STORED DATA —
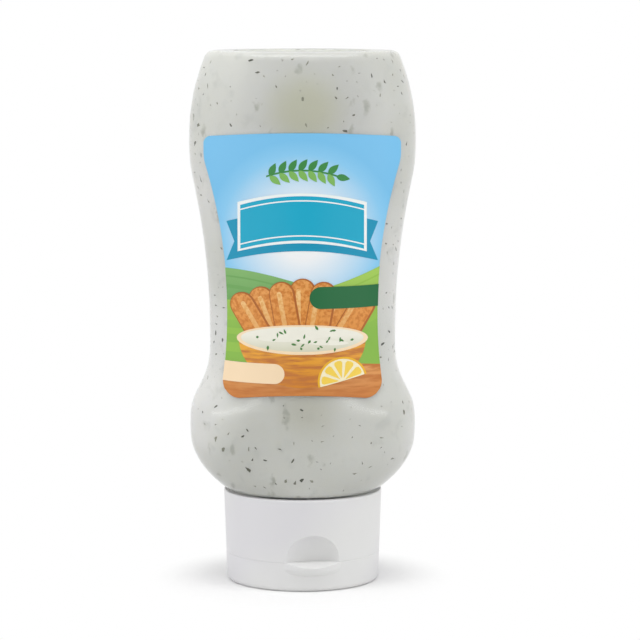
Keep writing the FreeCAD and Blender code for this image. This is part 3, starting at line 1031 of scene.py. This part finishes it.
def printBowl():
    bowl = blendUp("bowlInk", foodSetup["bowlLow"], foodSetup["bowlHigh"], 3, 19, foodSetup["boardGrain"])
    printShape("bowl", 12, bowl, [oval(*bowlSetup["body"], start=180, end=360)])
    printShape("bowlRim", 13, plainInk("bowlRimInk", foodSetup["rim"]), [oval(*bowlSetup["rim"])])
    dip = blendUp("dipInk", foodSetup["dipShade"], foodSetup["dip"], 15.5, 21)
    printShape("dip", 14, dip, [oval(*bowlSetup["dip"])])
    printShape("dipSwirl", 15, plainInk("swirlInk", foodSetup["dip"]),
               [oval(*swirl) for swirl in bowlSetup["swirls"]])
    chance = random.Random(bowlSetup["herbSeed"])
    middle, height, halfWidth, halfHeight = bowlSetup["dip"]
    herbs = []
    for i in range(bowlSetup["herbCount"]):
        turn = chance.uniform(0, 2 * math.pi)
        reach = math.sqrt(chance.random()) * bowlSetup["herbSpread"]
        x, y = middle + halfWidth * reach * math.cos(turn), height + halfHeight * reach * math.sin(turn)
        herbs.append(leaf(x, y, chance.uniform(0.9, 1.9), chance.uniform(0.5, 0.8), chance.uniform(0, 360)))
    printShape("dipHerbs", 16, plainInk("herbInk", foodSetup["herb"]), herbs)


lemonSetup = {
    "middle": (13.0, 6.0),
    "radius": 8.0,
    "lean": 14,
    "rind": 0.7,
    "fleshFrom": 1.3,  # below the rim
    "segments": 5,
    "segmentRim": ((-13, 0.9), (-9, 1), (0, 1.02), (9, 1), (13, 0.9)),  # degrees, share of the reach
}


def lemonSegment(x, y, reach, lean):
    corners = [(reach * 0.14, 0)]
    for degrees, share in lemonSetup["segmentRim"]:
        turn = math.radians(degrees)
        corners.append((reach * share * math.cos(turn), reach * share * math.sin(turn)))
    return turned(corners, x, y, lean)


def halfDisc(radius):
    return oval(*lemonSetup["middle"], radius, radius, lean=lemonSetup["lean"], start=0, end=180)


def printLemon():
    (x, y), radius, count = lemonSetup["middle"], lemonSetup["radius"], lemonSetup["segments"]
    printShape("lemonRind", 13, plainInk("rindInk", foodSetup["rind"]), [halfDisc(radius)])
    printShape("lemonPith", 14, plainInk("pithInk", foodSetup["pith"]),
               [halfDisc(radius - lemonSetup["rind"])])
    turns = [lemonSetup["lean"] + 180 / count * (i + 0.5) for i in range(count)]
    segments = [lemonSegment(x, y, radius - lemonSetup["fleshFrom"], turn) for turn in turns]
    printShape("lemonFlesh", 15, plainInk("fleshInk", foodSetup["flesh"]), segments)


tabSetup = {
    "green": {"colour": paint(23, 105, 57), "height": 33.5, "halfHeight": 3.6, "end": 6.0},
    "cream": {"colour": paint(253, 226, 188), "height": 8.5, "halfHeight": 3.3, "end": -9.0},
}


def tabOutline(tab, side):
    # from the label's edge, right for 1 and left for -1, to a round end
    height, half = tab["height"], tab["halfHeight"]
    steps = [-1 + i / 3 for i in range(7)]
    edge = [(side * edgeAt(height + side * half * s), height + side * half * s) for s in steps]
    return edge + oval(tab["end"], height, half, half, start=90 * side, end=90 * side + 180, count=16)


def printTabs():
    green, cream = tabSetup["green"], tabSetup["cream"]
    printShape("greenTab", 13, plainInk("greenTabInk", green["colour"]), [tabOutline(green, 1)])
    printShape("creamTab", 13, plainInk("creamTabInk", cream["colour"]), [tabOutline(cream, -1)])


backSetup = {
    "panel": paint(246, 248, 246),
    "halfWidth": 18,
    "bottom": 20,
    "top": 70,
    "corner": 2,
    "cornerShare": 0.12,  # of the half width
    "stripe": (77, 3.2, 21, 1.5),  # middle, half height, half width, bow
}


def backPanel():
    half, bottom, top, corner = (backSetup[key] for key in ("halfWidth", "bottom", "top", "corner"))
    inner = half * (1 - backSetup["cornerShare"])
    rightSide = [(inner, bottom), (half, bottom + corner), (half, top - corner), (inner, top)]
    leftSide = [(-x, y) for x, y in rightSide]
    return leftSide[:1] + rightSide + leftSide[:0:-1]


def printBack():
    printHills(behind=True)
    printShape("backFoot", 5, plainInk("backFootInk", tabSetup["green"]["colour"]),
               [fullBand(boardFoot, boardTop)], behind=True)
    printShape("backPanel", 6, plainInk("panelInk", backSetup["panel"]), [backPanel()], behind=True)
    printShape("backStripe", 1, plainInk("backStripeInk", ribbonSetup["cyan"]),
               [archedStrip(*backSetup["stripe"])], behind=True)


dress("label_front", filmInk("frontFilm", foodSetup["boardLow"]))
dress("label_back", filmInk("backFilm", tabSetup["green"]["colour"]))
printHills(behind=False)
printRibbon()
printSprig()
printBoard()
printSticks()
printBowl()
printLemon()
printTabs()
printBack()
print("labels printed")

WORK TO COMPLETE — Restate every line of the data word for word.

THE OUTPUT —
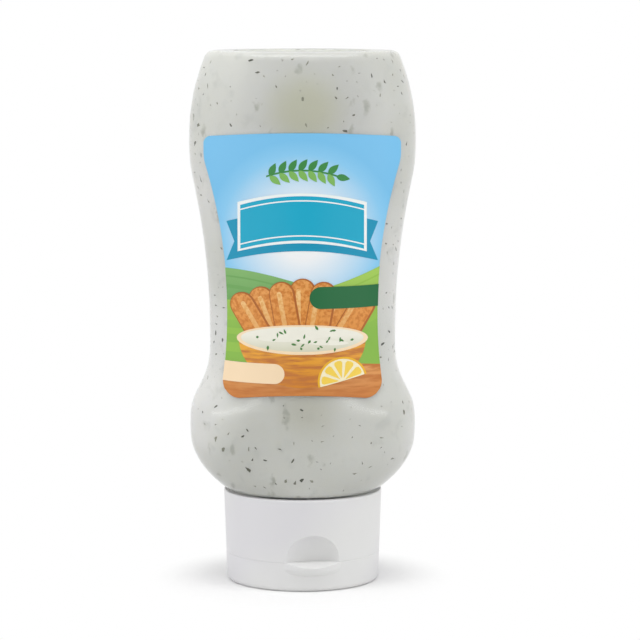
Keep writing the FreeCAD and Blender code for this image. This is part 3, starting at line 1031 of scene.py. This part finishes it.
def printBowl():
    bowl = blendUp("bowlInk", foodSetup["bowlLow"], foodSetup["bowlHigh"], 3, 19, foodSetup["boardGrain"])
    printShape("bowl", 12, bowl, [oval(*bowlSetup["body"], start=180, end=360)])
    printShape("bowlRim", 13, plainInk("bowlRimInk", foodSetup["rim"]), [oval(*bowlSetup["rim"])])
    dip = blendUp("dipInk", foodSetup["dipShade"], foodSetup["dip"], 15.5, 21)
    printShape("dip", 14, dip, [oval(*bowlSetup["dip"])])
    printShape("dipSwirl", 15, plainInk("swirlInk", foodSetup["dip"]),
               [oval(*swirl) for swirl in bowlSetup["swirls"]])
    chance = random.Random(bowlSetup["herbSeed"])
    middle, height, halfWidth, halfHeight = bowlSetup["dip"]
    herbs = []
    for i in range(bowlSetup["herbCount"]):
        turn = chance.uniform(0, 2 * math.pi)
        reach = math.sqrt(chance.random()) * bowlSetup["herbSpread"]
        x, y = middle + halfWidth * reach * math.cos(turn), height + halfHeight * reach * math.sin(turn)
        herbs.append(leaf(x, y, chance.uniform(0.9, 1.9), chance.uniform(0.5, 0.8), chance.uniform(0, 360)))
    printShape("dipHerbs", 16, plainInk("herbInk", foodSetup["herb"]), herbs)


lemonSetup = {
    "middle": (13.0, 6.0),
    "radius": 8.0,
    "lean": 14,
    "rind": 0.7,
    "fleshFrom": 1.3,  # below the rim
    "segments": 5,
    "segmentRim": ((-13, 0.9), (-9, 1), (0, 1.02), (9, 1), (13, 0.9)),  # degrees, share of the reach
}


def lemonSegment(x, y, reach, lean):
    corners = [(reach * 0.14, 0)]
    for degrees, share in lemonSetup["segmentRim"]:
        turn = math.radians(degrees)
        corners.append((reach * share * math.cos(turn), reach * share * math.sin(turn)))
    return turned(corners, x, y, lean)


def halfDisc(radius):
    return oval(*lemonSetup["middle"], radius, radius, lean=lemonSetup["lean"], start=0, end=180)


def printLemon():
    (x, y), radius, count = lemonSetup["middle"], lemonSetup["radius"], lemonSetup["segments"]
    printShape("lemonRind", 13, plainInk("rindInk", foodSetup["rind"]), [halfDisc(radius)])
    printShape("lemonPith", 14, plainInk("pithInk", foodSetup["pith"]),
               [halfDisc(radius - lemonSetup["rind"])])
    turns = [lemonSetup["lean"] + 180 / count * (i + 0.5) for i in range(count)]
    segments = [lemonSegment(x, y, radius - lemonSetup["fleshFrom"], turn) for turn in turns]
    printShape("lemonFlesh", 15, plainInk("fleshInk", foodSetup["flesh"]), segments)


tabSetup = {
    "green": {"colour": paint(23, 105, 57), "height": 33.5, "halfHeight": 3.6, "end": 6.0},
    "cream": {"colour": paint(253, 226, 188), "height": 8.5, "halfHeight": 3.3, "end": -9.0},
}


def tabOutline(tab, side):
    # from the label's edge, right for 1 and left for -1, to a round end
    height, half = tab["height"], tab["halfHeight"]
    steps = [-1 + i / 3 for i in range(7)]
    edge = [(side * edgeAt(height + side * half * s), height + side * half * s) for s in steps]
    return edge + oval(tab["end"], height, half, half, start=90 * side, end=90 * side + 180, count=16)


def printTabs():
    green, cream = tabSetup["green"], tabSetup["cream"]
    printShape("greenTab", 13, plainInk("greenTabInk", green["colour"]), [tabOutline(green, 1)])
    printShape("creamTab", 13, plainInk("creamTabInk", cream["colour"]), [tabOutline(cream, -1)])


backSetup = {
    "panel": paint(246, 248, 246),
    "halfWidth": 18,
    "bottom": 20,
    "top": 70,
    "corner": 2,
    "cornerShare": 0.12,  # of the half width
    "stripe": (77, 3.2, 21, 1.5),  # middle, half height, half width, bow
}


def backPanel():
    half, bottom, top, corner = (backSetup[key] for key in ("halfWidth", "bottom", "top", "corner"))
    inner = half * (1 - backSetup["cornerShare"])
    rightSide = [(inner, bottom), (half, bottom + corner), (half, top - corner), (inner, top)]
    leftSide = [(-x, y) for x, y in rightSide]
    return leftSide[:1] + rightSide + leftSide[:0:-1]


def printBack():
    printHills(behind=True)
    printShape("backFoot", 5, plainInk("backFootInk", tabSetup["green"]["colour"]),
               [fullBand(boardFoot, boardTop)], behind=True)
    printShape("backPanel", 6, plainInk("panelInk", backSetup["panel"]), [backPanel()], behind=True)
    printShape("backStripe", 1, plainInk("backStripeInk", ribbonSetup["cyan"]),
               [archedStrip(*backSetup["stripe"])], behind=True)


dress("label_front", filmInk("frontFilm", foodSetup["boardLow"]))
dress("label_back", filmInk("backFilm", tabSetup["green"]["colour"]))
printHills(behind=False)
printRibbon()
printSprig()
printBoard()
printSticks()
printBowl()
printLemon()
printTabs()
printBack()
print("labels printed")